Muito festeiro na juventude, Camilo lembra que o pai era “muito boa pessoa” e sempre deixava um dinheirinho para as festas. O trajeto até os salões, é claro, era feito a cavalo, animal com qual Camilo sempre teve uma relação muito sentimental. Foram vários deles que o ajudaram no sustento da família, quando, já pai de três filhos, veio morar em Joinville há 66 anos e começou a profissão de carroceiro.

Os dias na cidade começavam indo até o terreno onde o cavalo passava a noite. Depois de alimentá-lo e encilhá-lo, às 7h, já estava no ponto de encontro dos carroceiros da região. Carregava de tudo: linhas de carretel de uma fábrica, lenha, barro, pequenas mudanças, o que viesse. Conheceu Joinville inteira sentado em uma carroça.

Sempre fez tudo sozinho, até perto de completar

sete décadas, sem pedir ajuda aos oito filhos. Depois, passou alguns anos trabalhando no cuidado de cavalos de passeio. Quando parou de trabalhar, já tinha passado dos 80.

Camilo viu muita estrada de chão virar asfalto, e hoje, ao passar de carro, diz não conseguir reconhecer os lugares que passou, tamanha a transformação urbana.

Ele vive com a filha Alcenira desde que ela ficou viúva. Porém, passa três finais de semana por mês na casa dos outros filhos. Eles se revezam e o levam para passear. Dos oito irmãos, apenas uma irmã, Amélia, ainda está viva, com 84 anos. A companheira de uma vida, Justina, se foi há 13, por complicações da osteoporose.
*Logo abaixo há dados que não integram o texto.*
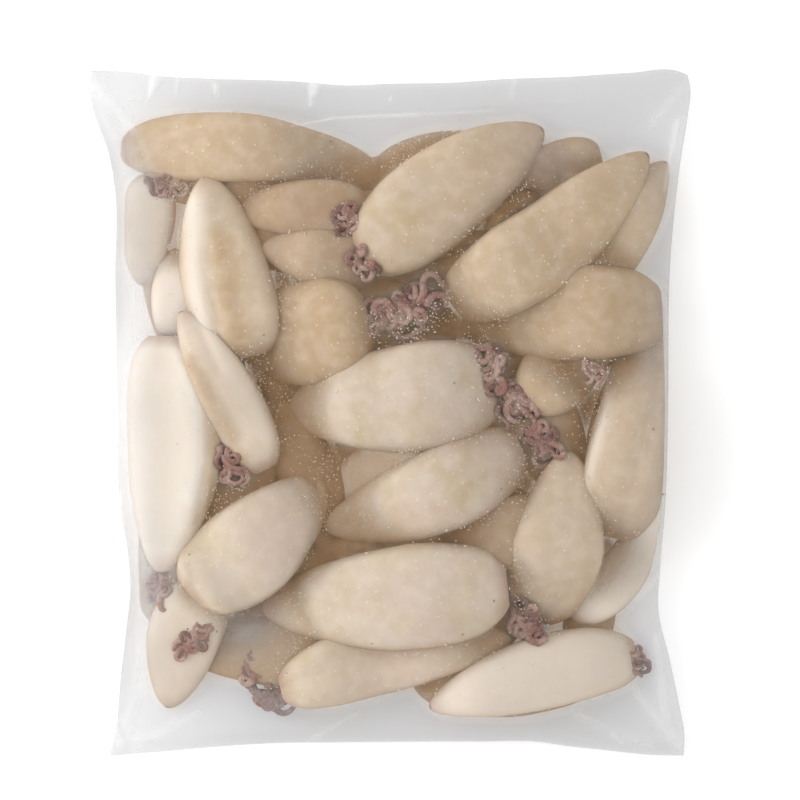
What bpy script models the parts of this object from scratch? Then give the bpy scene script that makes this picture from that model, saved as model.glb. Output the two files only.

Apesar da idade, garante a filha, o pai não dá trabalho nenhum. Come de tudo, adora feijão com farinha, legumes. O que não entra no cardápio de jeito nenhum é ovo, seja frito ou cozido. Desde novo, não gosta de nada muito quente. E fuma o cachimbo desde os 20 anos. Não tem diabetes, colesterol alto, não precisa de dieta especial. Adora uma visita para conversar.

Questionado se teria algo ainda por fazer, só pensa em descansar. Hoje em dia, tem muito sono, conta. Mas queria voltar no tempo.

– Queria viver a vida no sítio mais uma vez.